The effect would have been in the present case, if the inquiry commenced by the Board not been discontinued, that it would have been required to take the inquiry to a conclusion, but would have had no further powers. Any further proceedings in respect of the same matter would have to be instituted and conducted by the Nursing Board under the new Act. It would seem to follow that the only powers exercisable by the Nursing Board under the new Act would be those which the new Act confers, but I see no difficulty about that because at the time of the commencement of the new Act there were no proceedings extant in respect of Mrs S. Any proceedings instituted against her by the Nursing Board under the new Act relating to the same matter would be pursuant to a new complaint. In any event, the disciplinary powers exercisable by the Nursing Board, though a little more extensive, appear to be much of the same scope as those exercisable by the former Board.

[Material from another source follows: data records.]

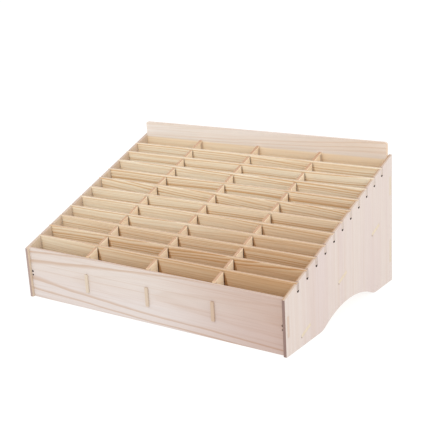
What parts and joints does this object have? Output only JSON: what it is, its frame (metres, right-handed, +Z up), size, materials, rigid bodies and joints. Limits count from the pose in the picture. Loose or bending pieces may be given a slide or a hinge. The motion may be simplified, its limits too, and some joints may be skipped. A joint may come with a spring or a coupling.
{
  "type": "paint rack organizer",
  "caption": "Sloped slot-together wooden desk rack whose long and cross dividers form rows of narrow open-topped cells, with a raised back panel and arched sides.",
  "frame": {"origin": "middle of the footprint, on the surface the rack stands on", "axes": "+X to the user's right along the rows, +Y from the low front to the raised back, +Z up"},
  "size_m": [0.39, 0.265, 0.1827],
  "materials": {
    "side_wood": "bare sanded pale pine",
    "panel_wood": "bare sanded pale pine, grain left to right",
    "base_wood": "bare sanded pale pine",
    "long_divider_wood": "bare sanded pale pine",
    "cross_divider_wood": "bare sanded pale pine, grain left to right"
  },
  "bodies": {
    "carcass": {"left_side": "side_wood", "right_side": "side_wood", "front_panel": "panel_wood", "back_panel": "panel_wood", "base_board": "base_wood", "long_divider_left": "long_divider_wood", "long_divider_middle": "long_divider_wood", "long_divider_right": "long_divider_wood"},
    "lift_01": {"cross_divider_01": "cross_divider_wood"},
    "lift_02": {"cross_divider_02": "cross_divider_wood"},
    "lift_03": {"cross_divider_03": "cross_divider_wood"},
    "lift_04": {"cross_divider_04": "cross_divider_wood"},
    "lift_05": {"cross_divider_05": "cross_divider_wood"},
    "lift_06": {"cross_divider_06": "cross_divider_wood"},
    "lift_07": {"cross_divider_07": "cross_divider_wood"},
    "lift_08": {"cross_divider_08": "cross_divider_wood"},
    "lift_09": {"cross_divider_09": "cross_divider_wood"},
    "lift_10": {"cross_divider_10": "cross_divider_wood"},
    "lift_11": {"cross_divider_11": "cross_divider_wood"}
  },
  "joints": [
    {"name": "lift_out_01", "type": "slide", "parent": "carcass", "child": "lift_01", "axis": [0, 0, 1], "range_m": [0, 0.068]},
    {"name": "lift_out_02", "type": "slide", "parent": "carcass", "child": "lift_02", "axis": [0, 0, 1], "range_m": [0, 0.068]},
    {"name": "lift_out_03", "type": "slide", "parent": "carcass", "child": "lift_03", "axis": [0, 0, 1], "range_m": [0, 0.068]},
    {"name": "lift_out_04", "type": "slide", "parent": "carcass", "child": "lift_04", "axis": [0, 0, 1], "range_m": [0, 0.068]},
    {"name": "lift_out_05", "type": "slide", "parent": "carcass", "child": "lift_05", "axis": [0, 0, 1], "range_m": [0, 0.068]},
    {"name": "lift_out_06", "type": "slide", "parent": "carcass", "child": "lift_06", "axis": [0, 0, 1], "range_m": [0, 0.068]},
    {"name": "lift_out_07", "type": "slide", "parent": "carcass", "child": "lift_07", "axis": [0, 0, 1], "range_m": [0, 0.068]},
    {"name": "lift_out_08", "type": "slide", "parent": "carcass", "child": "lift_08", "axis": [0, 0, 1], "range_m": [0, 0.068]},
    {"name": "lift_out_09", "type": "slide", "parent": "carcass", "child": "lift_09", "axis": [0, 0, 1], "range_m": [0, 0.068]},
    {"name": "lift_out_10", "type": "slide", "parent": "carcass", "child": "lift_10", "axis": [0, 0, 1], "range_m": [0, 0.068]},
    {"name": "lift_out_11", "type": "slide", "parent": "carcass", "child": "lift_11", "axis": [0, 0, 1], "range_m": [0, 0.068]}
  ]
}
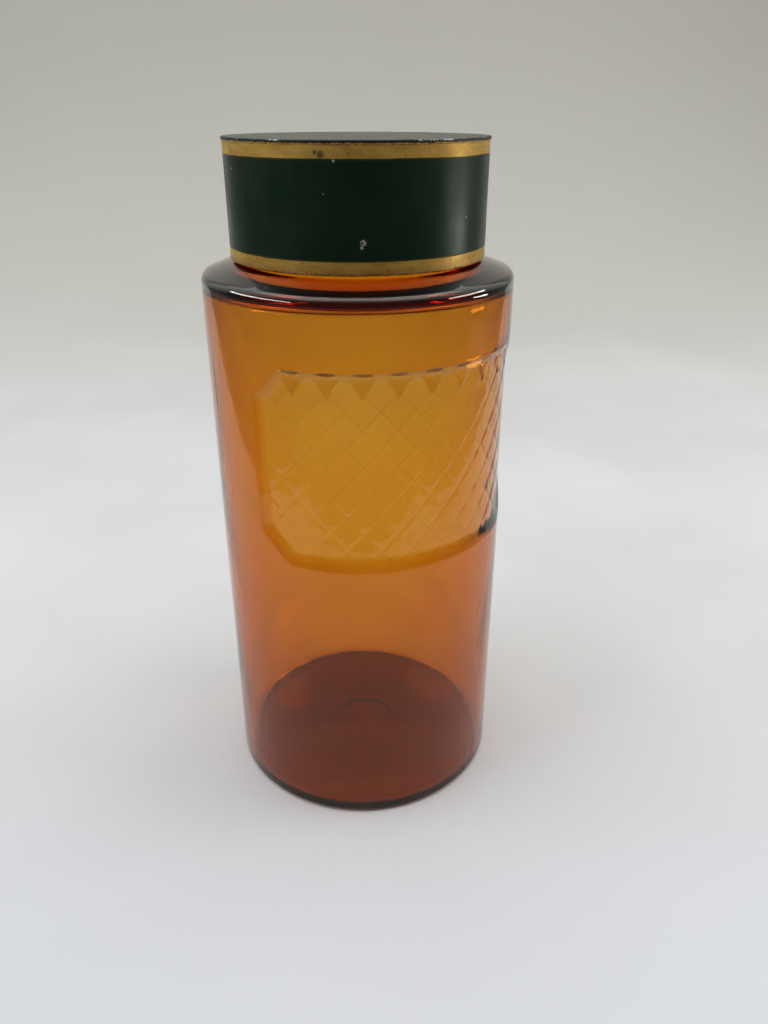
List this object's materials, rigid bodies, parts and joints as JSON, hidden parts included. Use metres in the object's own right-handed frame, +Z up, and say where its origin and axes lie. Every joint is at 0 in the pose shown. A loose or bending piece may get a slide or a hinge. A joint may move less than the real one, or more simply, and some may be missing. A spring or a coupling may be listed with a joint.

The view which I have expressed as to the interpretation and application of the transitional and savings provisions of the new Act relieves me of any necessity to consider whether after the repeal of the old Act there remained in Mrs S in respect of her alleged conduct a "liability" for the purpose of s16(1) of the Acts Interpretation Act. Although that section contains the expression, "unless the contrary is expressly provided", which may be more restrictive than the expression, "unless the contrary appears", which is for example used in the Interpretation Act 1978, s16, of the United Kingdom (see Halsbury's Statutes of England, 3rd ed, vol 48, p1305), and s7(2) of the Acts Interpretation Acts 1958 of Victoria (see Byrne v Garisson [1965] VR 523 at p527), it is not necessary in order that a matter should be "expressly provided" that it should be enacted in so many words. It is sufficient to come within that expression if the meaning appears by necessary implication from the words used and the context in which they appear – see Chorlton v Lings [1868] LR 4 CP 374; In re England (1893) 13 NSWLR (L) 121. I have made it clear that in my view, if there is a "liability" here to which s16(1) would otherwise apply, then by necessary implication it is excluded by s3 of Schedule 2 of the new Act; which therefore does "otherwise expressly provide".
It follows from the above reasons that the Board had no standing to institute the charge in question, or to refer the special case to this Court.